Dlaczego ludzie (zwłaszcza młodzi) są tak wyczuleni na zewnętrzne reakcje i oceny? Ponieważ nie znają rangi swojej wewnętrznej doskonałości, jaką jest osoba! Gdy odrzucamy realność osobową człowieka, czyli stwórczą zależność od Boga, wtedy popadamy w kompletny relatywizm naszej świadomości. Poszukujemy wówczas własnej doskonałości w zewnętrznych pochwałach innych ludzi. Popadamy jednak w zwątpienie, jeśli pojawiają się negatywne oceny naszego postępowania. Taka zależność od zewnętrznych wpływów jest wymogiem i potrzebą dla własnej świadomości, która nie ma punktu zaczepienia w rzeczywistości. Świadomość kieruje się bowiem wolnością myślenia oraz wolnością wyboru dowolnych działań. A to oznacza, że świadomość nie dysponuje żadnymi realnymi zasadami postępowania.
Na podstawie świadomości człowiek zaczyna działać raz tak (np. dobrze), aby potem zadziałać zupełnie inaczej (czyli źle), ale sam na podstawie swojego myślenia nie jest w stanie ocenić, czy działa dobrze, czy źle. Dlatego potrzebuje zewnętrznego potwierdzenia i oceny własnego działania. Jest szczęśliwy, gdy wszyscy oceniają go pozytywnie, ale będzie załamany, gdy spotka go hejt, czyli negatywna ocena.

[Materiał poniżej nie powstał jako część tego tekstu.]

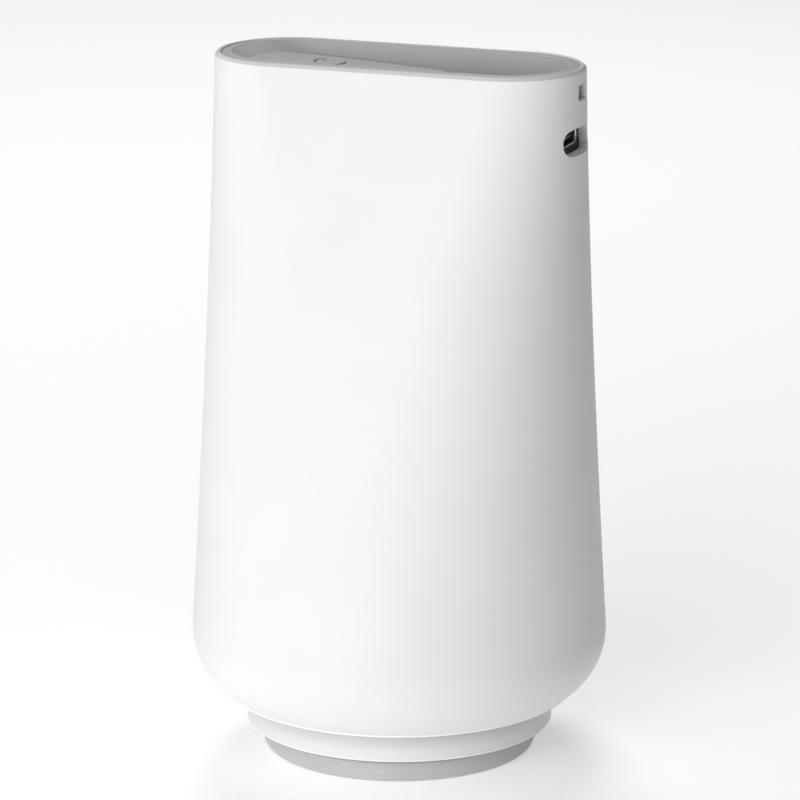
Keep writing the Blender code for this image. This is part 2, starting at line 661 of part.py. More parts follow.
def make_base():
    """The foot, the round base tub, the slotted inlet ring and the plate that the filter stands on."""
    pad = [
        (0, 0),
        (FOOT_BOTTOM_RADIUS - 0.6 * MM, 0),
        (FOOT_BOTTOM_RADIUS, 0.6 * MM),
        (FOOT_RADIUS, FOOT_HEIGHT),
        (FOOT_RADIUS - FOOT_RIM, FOOT_HEIGHT),
        (FOOT_RADIUS - FOOT_RIM, FOOT_FLOOR),
        (0, FOOT_FLOOR),
    ]
    turned("foot_pad", pad, SILICONE)
    step_radius = BASE_RADIUS - 0.65 * MM
    inner_radius = BASE_RADIUS - BASE_WALL
    tub = [
        (0, BASE_BOTTOM_Z),
        (BASE_RADIUS - 0.5 * MM, BASE_BOTTOM_Z),
        (BASE_RADIUS - 0.15 * MM, BASE_BOTTOM_Z + 0.15 * MM),
        (BASE_RADIUS, BASE_BOTTOM_Z + 0.5 * MM),
        (BASE_RADIUS, BASE_STEP_Z),
        (step_radius, BASE_STEP_Z),
        (step_radius, BASE_TOP_Z),
        (inner_radius, BASE_TOP_Z),
        (inner_radius, BASE_BOTTOM_Z + BASE_WALL),
        (0, BASE_BOTTOM_Z + BASE_WALL),
    ]
    base_ring = turned("base_ring", tub, WHITE)
    boss_foot = BASE_BOTTOM_Z + BASE_WALL - 0.5 * MM
    boss = ring_profile(BASE_SHANK_RADIUS + GAP, BASE_BOSS_RADIUS, boss_foot, BASE_TOP_Z)
    bosses = []
    for degrees in BASE_SCREW_ANGLES:
        at = polar(BASE_SCREW_RING_RADIUS, degrees)
        bosses.append(turned("boss", boss, WHITE, SMALL_STEPS, at))
    boolean(base_ring, joined("base_bosses", bosses), "UNION")
    make_inlet_grille(step_radius + GAP)
    make_filter_seat()
    top = SEAT_TOP_Z - SINK
    foot_z = BASE_TOP_Z - BASE_SCREW_LENGTH_BELOW
    for index, degrees in enumerate(BASE_SCREW_ANGLES, 1):
        at = polar(BASE_SCREW_RING_RADIUS, degrees)
        make_screw(f"base_screw_{index}", at, top, foot_z, BASE_SCREW_HEAD_RADIUS, BASE_SHANK_RADIUS)
    magnet = disc_profile(MAGNET_RADIUS, top - MAGNET_HEIGHT, top)
    for index, degrees in enumerate(MAGNET_ANGLES, 1):
        at = polar(MAGNET_RING_RADIUS, degrees)
        turned(f"base_magnet_{index}", magnet, STEEL, SMALL_STEPS, at)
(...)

Tradycyjne wychowanie rodzinne, zwłaszcza religijne, pokazywało dzieciom siłę i moc osobowego istnienia (realnej osoby), które pozwalało człowiekowi stanąć naprzeciw Boga, również Osobowego. Dlatego młody człowiek rozumiał, że jego zdolność działania wynika z doskonałości osobowej realności, a nie z wolności będącej jedynie możliwością działania. Pamiętajmy, że możliwość nie jest jeszcze realnym działaniem.